Each yes-but is small. Across a year, they add up to the spiky person being deprioritised in every decision. Across three years, the spiky person leaves and the org has become flatland.

The dashboard catches up to that decision in about three years. Average margin. Average NPS. Average customer. Everyone wonders where the edge went.

The edge went the day the org chose comfort over signal. Hiring is the front door. Routing-around-the-spiky-person is the back door. Most orgs lose their edge through the back door.

What I would do, if I am honest

The first move is the unglamorous one. Notice when the polished layer is routing around someone you originally hired for spike. Notice the "don't worry about him, I've worked around it" sentence. Notice when calibration discussions start using words like abrasive, difficult, complicates things, doesn't simplify. Notice when someone stops getting invited to forums where their input used to matter.

When you notice it, name it. In the room. "I think we are routing around this person because their style is uncomfortable. Their substance is correct. Let's stop doing that."

That sentence costs political capital. You will lose some. The polished layer will be unhappy. They were getting their work done more comfortably without the spiky person in it. You are about to make their lives harder again.

The second move is to audit who you are no longer hearing from. Every quarter, look at who used to push back in your meetings and stopped. Who used to send long emails with deep analysis and now sends short ones — or none. Who used to disagree and now goes silent. The silence is not consent. The silence is the spike learning that you are not worth the cost of speaking up to.

The third move is the slow one. Reset your hiring panels so they are not all polished, well-rounded people. Put at least one spiky person on every senior interview. They will spot the candidates the polished panel would have missed. They will also embarrass the polished panel by approving candidates the panel would have rejected. That embarrassment is the price of fixing the funnel.

The fourth move is the hardest. When the org's polished layer tells you that someone is "difficult" or "not a culture fit" or "needs to develop their EQ," ask what specifically the person did. Make them point to the moment. Often the moment will be one where the spiky person was right and the polished person was wrong. The label of difficulty was the polished person's way of refiling that loss as the spiky person's character flaw. Do not let the refile happen.

The quiet ending

I started this piece with the founder picking insurgents and ended it with the org full of pen pushers. That arc is real but it is not inevitable.

It is inevitable only when the leader stops paying the cost of protecting spike. The cost is real. Defending a difficult person in calibration is exhausting. Reading the long deep-notes email is more work than reading the polished short one. Sitting with the party pooper's no on an initiative everyone else loves is uncomfortable.

The leader who pays that cost keeps an org with edge. The leader who stops paying it gets a comfortable ride to flatland.

Most leaders, eventually, stop paying.

That is why the Rise of Averages is so common. It is not because most leaders are bad. It is because comfort compounds. Every quarter you can save political capital by not defending the spiky one. Every quarter the dashboard does not yet show the cost.

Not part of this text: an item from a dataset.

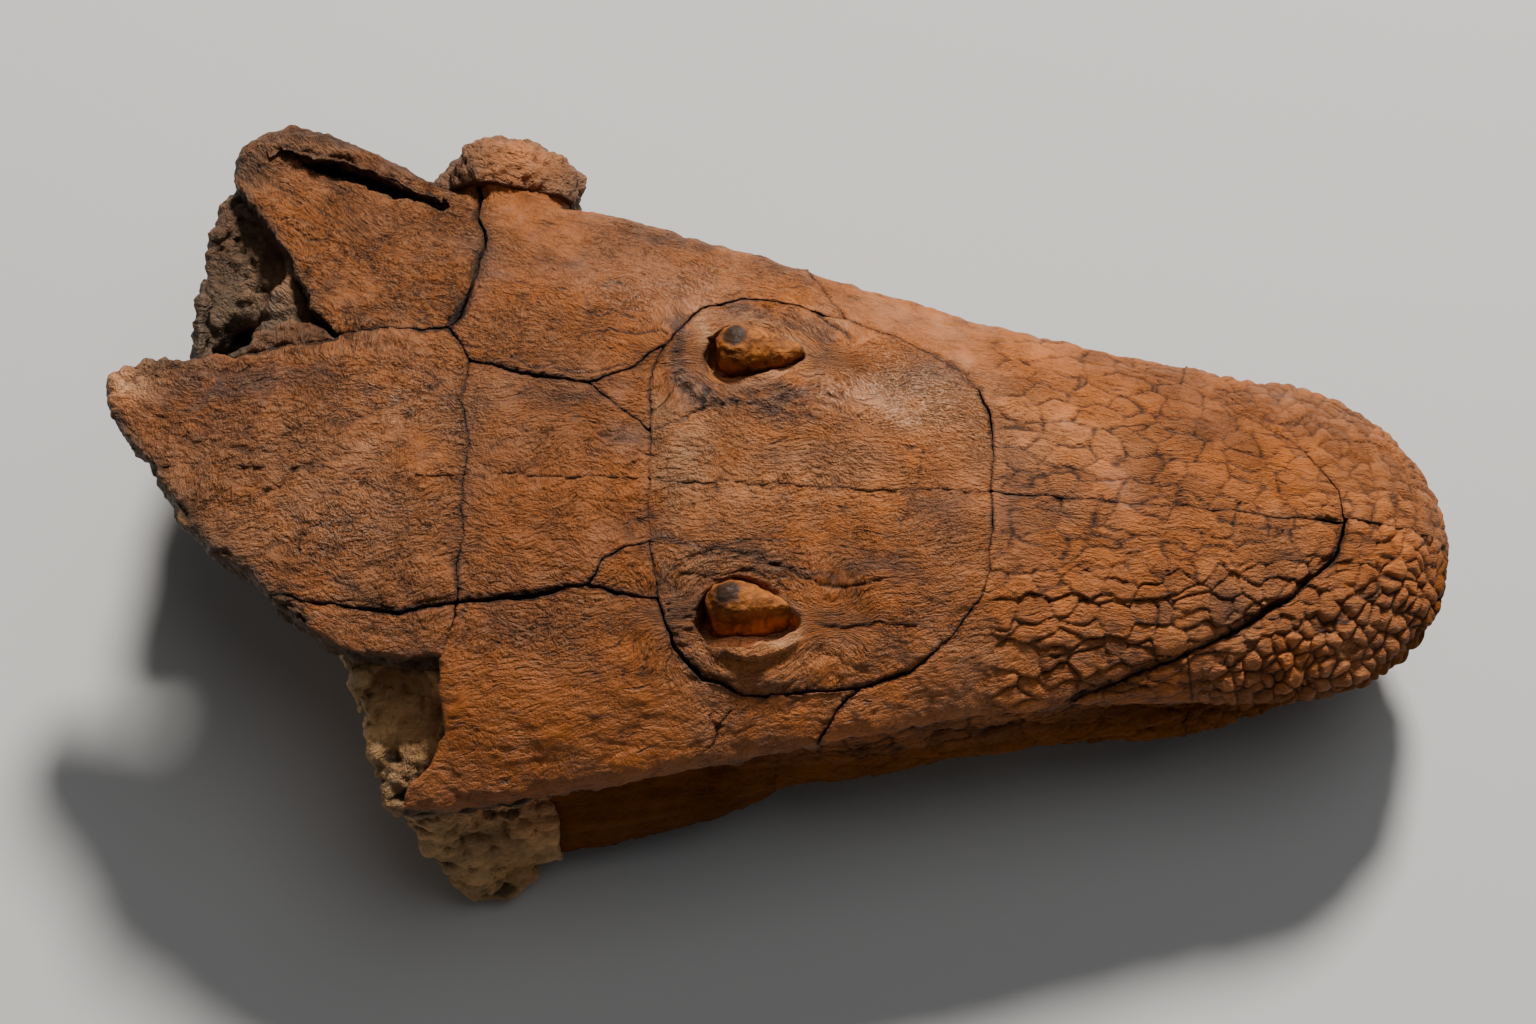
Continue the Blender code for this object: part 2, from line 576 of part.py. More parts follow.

Until one day it does — and by then the spiky people are gone, the panel is full of replicas, and there is nobody left who could tell you what to do about it even if you asked.

A vast flatland of no risk and no return. Pen pushers. Not insurgents who make things happen.

That is what most companies become. Not because the founders wanted it. Because the people who came after the founders preferred not to rock the boat.

Not the only way. Probably not even the best way. Just one practitioner's version that worked.